Seperti yang kita ketahui, dalam plot
cerita, secara garis besar Bughuul memang mencari sosok anak-anak kecil untuk
bisa mengorbankan dirinya secara tidak sadar, melalui serangkaian proses yang
menyeramkan, yakni melalui adegan pembunuhan. Memang sedari awal Bughuul sudah
menerapkan talent segmentation untuk melancarkan aksinya, yakni dia
hanya memilih anak-anak yang dari luarnya tidak memiliki penampilan sebagai
karakter jahat, supaya tidak ada orang yang menaruh curiga atas aksi yang
dilakukan oleh mereka. Dalam cerita, Bughuul mencoba merasuki raga anak-anak
untuk melakukan apa yang seharusnya mereka tidak lakukan, mengorbankan
keluarganya untuk kemudian dirinya akan diambil oleh Bughuul untuk menjadi
pengikutnya, yang nantinya akan melakukan hal serupa kepada anak-anak yang
masih hidup lainnya. Sebut saja sosok-sosok hantu kecil yang ditayangkan, ada
tokoh Milo yang menjadi pemimpin dari hantu-hantu cilik lainnya, dialah yang
memberikan pengaruh kepada anak kecil lain untuk ikut dengannya menonton
rekaman pembunuhan sebelumnya. Memang sejatinya masih belum jelas apa motivasi
utama dari pembunuhan ini dan diangkatnya jiwa anak kecil tersebut oleh
Bughuul, secara pendek bisa dimaknai bahwa Bughuul ingin membangun sebuah
kerajaan.
Hal yang dilakukan oleh Bughuul
melalui Milo dan anak-anak lainnya ini sama halnya dengan program pembentukan
suksesor atau succession planning. Dalam cerita tidak dijelaskan
bagaimana Bughuul memulai proses pembelajaran kepada anak-anak terpilih. Namun,
sosok Milo yang memberikan serangkaian proses pembelajaran kepada anak-anak
lainnya (termasuk Zach dan Dylan) dalam bentuk film-film yang direkam sendiri.

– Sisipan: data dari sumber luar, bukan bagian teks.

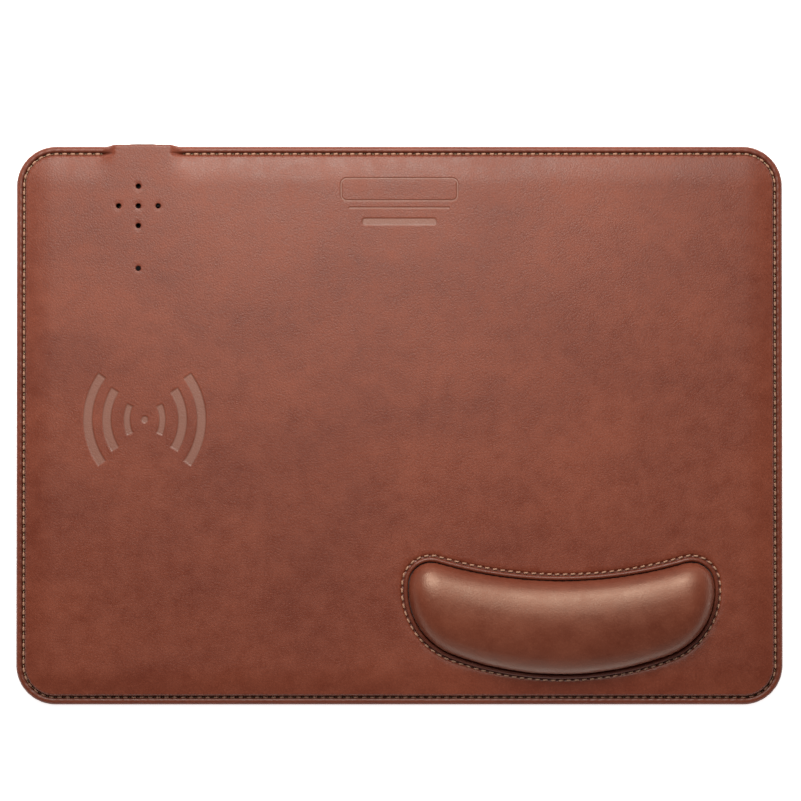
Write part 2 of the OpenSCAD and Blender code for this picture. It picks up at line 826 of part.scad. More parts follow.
module coil_leads() {
    color([0.70, 0.36, 0.18])
        for (lead = leads) {
            wire(coil_x + lead[0], lead[1], lead[2], lead_d);
            // stub up to the end of the coil's wire
            translate([coil_x + lead[0], lead[1], lead_z])
                cylinder(h = coil_bottom - lead_z, d = lead_d, $fn = 32);
        }
}

// flat lead from below the sensor to the printed board
module sensor_lead(x) {
    end = lead_end + 1;
    translate([x - sensor_wire / 2, coil_y - sensor_wire / 2, lead_z]) {
        cube([sensor_wire, sensor_wire, coil_bottom + past / 2 - lead_z]);
        cube([sensor_wire, end - coil_y, sensor_wire]);
    }
    translate([x - sensor_wire / 2, end - sensor_wire, pcb_top])
        cube([sensor_wire, sensor_wire, lead_z + sensor_wire - pcb_top]);
}

module temperature_sensor() {
    color([0.12, 0.12, 0.13]) {
        translate([sensor_x, coil_y, coil_bottom])
            cylinder(h = coil_wire, d = sensor_diameter, $fn = 48);
        for (x = [-0.25, 0.25])
            sensor_lead(sensor_x + x);
    }
}

module solder_joints() {
    color(steel)
        for (lead = leads)
            translate([coil_x + lead[0], lead[2] + joint_diameter / 2, pcb_top])
                cylinder(h = 0.9, d1 = joint_diameter, d2 = 1, $fn = 48);
}

base_sheet();
stiffener_board();
foam_core();
top_leather();
perimeter_stitching();
wrist_foam();
wrist_cover();
wrist_piping();
wrist_piping_cord();
wrist_stitching();
housing_base();
housing_cover();
housing_screws();
port_bezel();
usb_shell();
usb_tongue();
usb_contacts();
main_pcb();
controller_chip();
power_transistors();
power_inductor();
resonant_capacitors();
passive_chips();
status_led();
light_pipe();
coil_pad();
ferrite_sheet();
coil_adhesive();
transmit_coil();
coil_film();
coil_leads();
temperature_sensor();
solder_joints();
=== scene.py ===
"""Looks of a leather desk pad with a built-in phone charger and a padded wrist rest.

Shapes are worked out in millimetres in the CAD frame, and become metres as each mesh is made.
"""

import json
import math

import bpy
import numpy as np
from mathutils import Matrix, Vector
from mathutils.geometry import delaunay_2d_cdt


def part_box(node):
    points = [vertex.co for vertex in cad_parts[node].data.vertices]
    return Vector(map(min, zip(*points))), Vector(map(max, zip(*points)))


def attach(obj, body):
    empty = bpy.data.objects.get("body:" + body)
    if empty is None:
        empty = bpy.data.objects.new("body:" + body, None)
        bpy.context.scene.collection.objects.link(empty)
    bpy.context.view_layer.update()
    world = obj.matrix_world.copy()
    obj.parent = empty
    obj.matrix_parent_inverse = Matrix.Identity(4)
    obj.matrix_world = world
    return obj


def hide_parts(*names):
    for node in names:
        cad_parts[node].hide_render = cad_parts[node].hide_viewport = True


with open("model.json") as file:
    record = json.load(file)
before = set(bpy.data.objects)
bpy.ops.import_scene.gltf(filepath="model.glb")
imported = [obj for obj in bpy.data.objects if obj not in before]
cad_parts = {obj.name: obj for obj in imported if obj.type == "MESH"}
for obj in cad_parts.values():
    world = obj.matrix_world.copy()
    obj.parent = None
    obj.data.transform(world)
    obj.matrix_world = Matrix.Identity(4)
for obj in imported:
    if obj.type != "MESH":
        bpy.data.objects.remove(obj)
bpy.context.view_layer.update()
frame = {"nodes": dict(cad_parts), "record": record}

MM = 0.001


def cad_mm(node):
    """A CAD node's lowest and highest corners, in millimetres."""
    low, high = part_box(node)
    return np.array(low) / MM, np.array(high) / MM


# ---- places, from the CAD frame ----
pad_low, pad_high = cad_mm("top_leather")
film_low, film_high = cad_mm("coil_film")
pipe_low, pipe_high = cad_mm("light_pipe")
cover_low, cover_high = cad_mm("wrist_cover")
foam_low = cad_mm("wrist_foam")[0]
shell_low, shell_high = cad_mm("usb_shell")

HALF = np.array([pad_high[0], -pad_low[1]])
PAD_TOP = pad_high[2]
PORT_FACE = pad_high[1]
PORT = (shell_low + shell_high) / 2
LIGHT = ((pipe_low + pipe_high) / 2)[:2]
COIL = ((film_low + film_high) / 2)[:2]

# ---- the pad's edge: distances in from the outline, and heights ----
CORNER = 18.0
SEAM_IN = 3.4
STITCH_PITCH = 3.75
EDGE_THREAD = 0.92
# columns of points in each stitch's length of edge
FINE_COLUMNS = 6
GROOVE_Z = 2.95
# over the foam the leather rises in a short lip, then in a long swell
PILLOW_IN = 3.85
PILLOW_RUN = 14.0
LIP_RUN = 1.3
LIP_RISE = 2.3
LIP_ROWS = (3.95, 4.15, 4.42, 4.75, 5.15, 5.5)
PILLOW_START = 6.1
PILLOW_END = 10.0
UNEVEN = 0.035
# the rim's rolled section: its centre's distance in and height, and its half height
ROLL_CENTRE = (1.75, 2.0)
ROLL_HEIGHT = 1.85

# ---- the stretch of edge that carries the port ----
PORT_HALF = 12.0
PORT_RAMP = 5.5
PORT_OUT = PORT_FACE - HALF[1]
PORT_NOSE = 0.95
OPENING = np.array([12.0, 4.8])
OPENING_LIP = 0.15
OPENING_DEPTH = 1.2
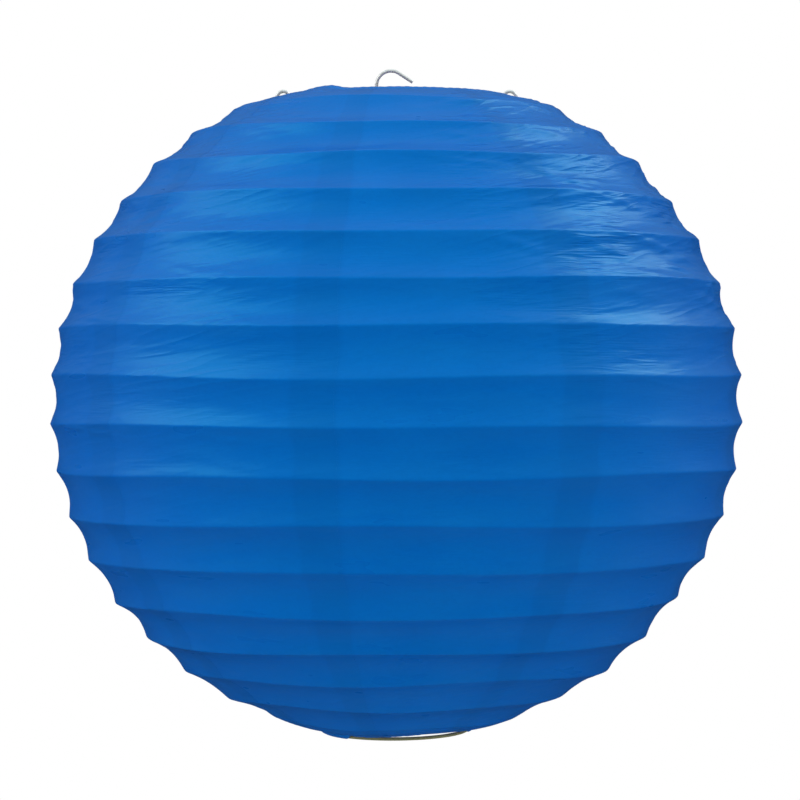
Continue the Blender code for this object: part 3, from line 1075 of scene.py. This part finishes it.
def add_studio():
    """White light from all round, a ceiling that shows in reflections, and two softboxes."""
    world = bpy.data.worlds.new("studio")
    bpy.context.scene.world = world
    world.use_nodes = True
    tree = world.node_tree
    fill = background(tree.nodes["Background"], WHITE, FILL_LIGHT)
    backdrop = background(tree.nodes.new("ShaderNodeBackground"), WHITE, 1.0)
    overhead = tree.nodes.new("ShaderNodeBackground")
    sheen = background(overhead, SHEEN_COLOUR, CEILING_SHEEN)
    ceiling = tree.nodes.new("ShaderNodeMapRange")
    ceiling.inputs["From Min"].default_value = HORIZON_EDGE
    ceiling.inputs["From Max"].default_value = 1.0
    ceiling.inputs["To Min"].default_value = HORIZON_SHEEN
    ceiling.inputs["To Max"].default_value = CEILING_SHEEN
    direction = tree.nodes.new("ShaderNodeTexCoord")
    parts = tree.nodes.new("ShaderNodeSeparateXYZ")
    tree.links.new(direction.outputs["Generated"], parts.inputs[0])
    tree.links.new(parts.outputs["Z"], ceiling.inputs["Value"])
    tree.links.new(ceiling.outputs["Result"], overhead.inputs["Strength"])
    path = tree.nodes.new("ShaderNodeLightPath")
    light = chosen(tree, path.outputs["Is Glossy Ray"], fill, sheen)
    seen = chosen(tree, path.outputs["Is Camera Ray"], light, backdrop)
    tree.links.new(seen, tree.nodes["World Output"].inputs["Surface"])
    add_softbox("left_box", Vector((-1.60, -0.35, 0.95)), (1.5, 1.5), 12.0)
    add_softbox("right_box", Vector((1.38, 0.50, 1.22)), (1.0, 1.0), 11.0)


def add_floor():
    points = [(0.0, 0.0, FLOOR_HEIGHT)]
    faces = []
    for ring in range(1, FLOOR_RINGS + 1):
        radius = FLOOR_RADIUS * ring / FLOOR_RINGS
        for side in range(FLOOR_SIDES):
            angle = FULL_TURN * side / FLOOR_SIDES
            points.append((radius * math.cos(angle), radius * math.sin(angle), FLOOR_HEIGHT))
    for side in range(FLOOR_SIDES):
        after = (side + 1) % FLOOR_SIDES
        faces.append((0, 1 + side, 1 + after))
        for ring in range(FLOOR_RINGS - 1):
            a = 1 + ring * FLOOR_SIDES
            b = a + FLOOR_SIDES
            faces.append((a + side, b + side, b + after, a + after))
    mesh = bpy.data.meshes.new("floor")
    mesh.from_pydata(points, [], faces)
    floor = bpy.data.objects.new("floor", mesh)
    n = Nodes("pale_floor")
    place = n.add("ShaderNodeTexCoord").outputs["Object"]
    tone = n.ranged(n.noise(place, 3.0, 3.0), 0.3, 0.7, 0.0, 1.0)
    n.link(n.mixed(tone, (0.64, 0.64, 0.64), (0.68, 0.68, 0.675)), n.shader.inputs["Base Color"])
    n.shader.inputs["Roughness"].default_value = 0.8
    mesh.materials.append(n.material)
    bpy.context.scene.collection.objects.link(floor)
    floor.visible_glossy = False


def main():
    bpy.context.scene.view_settings.view_transform = "Standard"
    add_camera()
    add_studio()
    add_floor()
    steel = wire_material(
        "bright_steel", pale=(0.80, 0.80, 0.78), dark=(0.58, 0.58, 0.56), rough=0.22, scale=900.0
    )
    olive = wire_material(
        "olive_ring", pale=(0.34, 0.34, 0.17), dark=(0.24, 0.24, 0.12), rough=0.50, scale=700.0
    )
    plain = wire_material(
        "plain_hoop", pale=(0.50, 0.50, 0.48), dark=(0.36, 0.36, 0.34), rough=0.38, scale=800.0
    )
    add_hoops(plain)
    add_rings(olive)
    add_frame_wires(steel)
    add_sleeve(steel)
    add_paper(paper_material())


main()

Digambarkan bahwa anak-anak yang telah dirasuki pikirannya oleh Bughuul akan
merencakan aksinya untuk menghabisi seluruh keluarganya. Melalui “pelajaran”
inilah, anak-anak merealisasikan rencana aksinya. Uniknya, pelajaran tersebut
mereka simpan dengan baik dalam sebuah kotak berisi gulungan klise film yang
telah mereka rekam.
A half of knowledge is knowing where to find it - Anonymous
Di sinilah salah satu bentuk sederhana
dari Knowledge Management (KM) diterapkan, yakni dengan menyimpan dokumen inti
untuk nantinya dijadikan contoh pembelajaran oleh “kader” berikutnya. Nah, anak-anak ini seakan diberikan informasi yang
terus berantai dari satu anak kepada anak lainnya, bahwa gulungan film rekaman
sendiri tersebut ada di sebuah kotak yang tersimpan rapi, disertai pemberian
label nama dari setiap peristiwa. Tujuannya sederhana, supaya calon korban anak
lainnya mengetahui prosedur dan aksi yang dilakukan oleh anak-anak sebelumnya.
Di sini terlihat bahwa adanya sebuah proses yang terus berlangsung, seperti
tergambar dalam diagram berikut:
Gambar: Siklus Talent Management dalam film Sinister 2 |
Dari gambar di atas, terlihat bahwa
penerapan succession planning memang dibutuhkan untuk meneruskan rantai
kehidupan dari sebuah organisasi, tak pelaknya sebuah perusahaan. Bayangkan
jika dalam sebuah perusahaan tidak ada succession planning, maka masa
keberlangsungan bisnis bisa dihitung dalam waktu yang singkat. Hal ini
dikarenakan putusnya rantai pembelajaran dari orang-orang yang kompeten kepada
orang-orang yang berpotensi bisa meneruskan roda bisnis. Hal-hal yang penting
untuk diperhatikan adalah bagaimana perusahaan bisa mengakomodir pengetahuan
yang ada menjadi satu set KM yang bisa dengan mudah untuk diakses. Kemudian
juga perlu dipertimbangkan metode pembelajaran yang sesuai dengan karyawan,
dilanjutkan dengan penyusunan dan pelaksanaan rencana aksi yang perlu
didampingi oleh orang yang tepat, sehingga akan memberikan hasil yang sesuai
dengan harapan perusahaan.
Memang ada ungkapan yang menyebutkan
bahwa jangan pernah melihat sesuatu dari tampak luarnya saja, dan pasti ada
sisi pembelajaran yang bisa dipetik dari sebuah kejadian. Tak terkecuali saat
menyaksikan film Sinister 2. Jadi, ungkapan yang pantas untuk Sinister 2: Don't judge the movie (only) by its scenes!